In director Sooraj Barjatya's Vivah, this week's big new Bollywood release, 20-something Delhi boy Shahid Kapur finds himself smitten by the demure, small-town girl his father has selected for him to marry.

Drawn to her innocence and simplicity, Shahid agrees to the marriage barely moments after he's met her at her home in Madhupur, and the young lady in question Amrita Rao seems equally floored by her charming suitor.

The marriage is fixed for six months later, and the couple find themselves in the first throes of young, budding love, their geographical distance notwithstanding.

But Amrita, who's been raised by her uncle and her aunt after her parents’ death, is struck by a horrible calamity just hours before the marriage. And then, it's up to Shahid to play the honourable lover and to embrace her unconditionally.

Much in the same vein as Hum Aapke Hain Koun and Hum Saath Saath Hain, Barjatya's new film Vivah too is on one level a family drama with an extremely idealistic premise.

But sadly, the plot of this new film comes off looking way too outdated, even more far-fetched than those regressive Ekta Kapoor soaps. And the problem is clear – you just can't relate to such squeaky-clean characters who don't have one bad bone in their bodies.

There are many things that work in favour of and against Hindi films, and timing is one such important factor. Twenty-five years ago, perhaps the plot of Vivah may not have felt like such a stretch, but today it just seems like the product of a mind stuck in a time warp.
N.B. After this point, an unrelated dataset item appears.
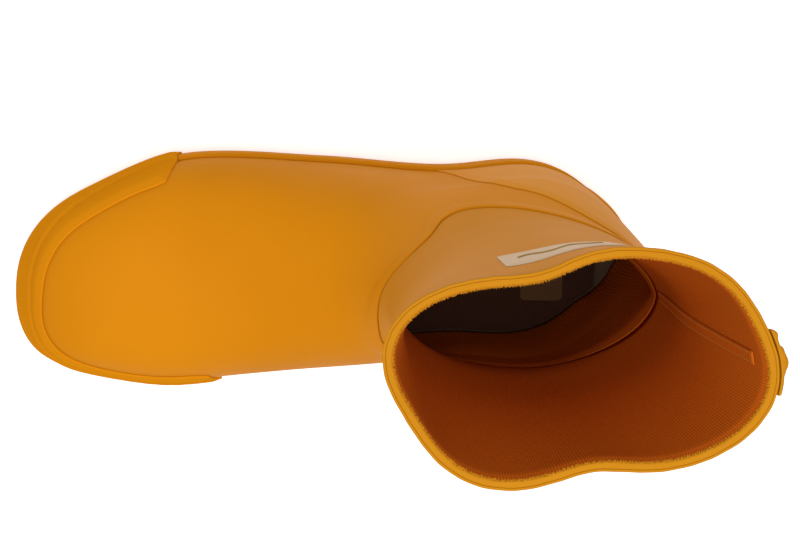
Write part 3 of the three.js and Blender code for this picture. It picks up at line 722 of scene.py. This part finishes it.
# THE LINING'S BACK SEAM
# A narrow tape over the seam at the back of the lining, zigzag-stitched along both edges with
# thread only a little paler than the knit, so that the stitches show as two faint rows.
tape_width = 6.0
tape_face = leg_face - gap
tape_low = 132.0
tape_high = boot_height - 10
stitch_pitch = 2.6
thread = rubber("thread", (0.50, 0.16, 0.03, 1), (0.42, 0.13, 0.02, 1), 0.8, 0.03)


def make_tape():
    z = np.linspace(tape_low, tape_high, 60)[:, None]
    w = tape_width * (even_ends(16)[None, :] - 0.5)
    thick = 0.55 * rolled(tape_width / 2 - np.abs(w) + 0.02, 1.6) + 0.05 * np.sin(z * 4.8)
    return sheet("lining_seam_tape", w / around_at(z), z, tape_face, tape_face - thick, leg_knit,
                 closed=False)


def group_tree(name, inputs):
    """A geometry tree with named number inputs; gives the tree, its maker and its input sockets."""
    tree = bpy.data.node_groups.new(name, "GeometryNodeTree")
    tree.interface.new_socket("Geometry", in_out="INPUT", socket_type="NodeSocketGeometry")
    for label, kind in inputs:
        tree.interface.new_socket(label, in_out="INPUT", socket_type=kind)
    tree.interface.new_socket("Geometry", in_out="OUTPUT", socket_type="NodeSocketGeometry")
    add = node_maker(tree)
    entry = add("NodeGroupInput")
    return tree, add, entry.outputs


def close_tree(add, instances, material):
    """Realised instances with one material, out of the tree."""
    real = add("GeometryNodeRealizeInstances", {"Geometry": instances})
    dressed = add("GeometryNodeSetMaterial", {"Geometry": real.outputs["Geometry"]})
    dressed.inputs["Material"].default_value = material
    add("NodeGroupOutput", {"Geometry": dressed.outputs["Geometry"]})


def grown(name, points, fields, tree, values):
    """Runs a tree on loose points that carry vector fields, and gives its result as a mesh."""
    mesh = bpy.data.meshes.new(name + "_points")
    mesh.from_pydata(points.tolist(), [], [])
    for label, vectors in fields.items():
        layer = mesh.attributes.new(label, "FLOAT_VECTOR", "POINT")
        layer.data.foreach_set("vector", np.asarray(vectors, float).ravel())
    seedbed = bpy.data.objects.new(name + "_points", mesh)
    bpy.context.collection.objects.link(seedbed)
    modifier = seedbed.modifiers.new("grow", "NODES")
    modifier.node_group = tree
    for item in tree.interface.items_tree:
        if item.item_type == "SOCKET" and item.in_out == "INPUT" and item.name in values:
            modifier[item.identifier] = values[item.name]
    view = seedbed.evaluated_get(bpy.context.evaluated_depsgraph_get())
    made = bpy.data.meshes.new_from_object(view)
    bpy.data.objects.remove(seedbed)
    made.name = name
    piece = bpy.data.objects.new(name, made)
    bpy.context.collection.objects.link(piece)
    return piece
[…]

Perhaps the film's only saving grace is the fact that it oozes sincerity from start to finish, you can make out right away that the filmmaker's intention is not to deceive. Judging both by Barjatya's previous films and by closely examining this new one you can safely declare that Barjatya believes in a perfect world, he believes in his good-as-gold characters, he believes that large families can live together happily under the same roof without the slightest bumps.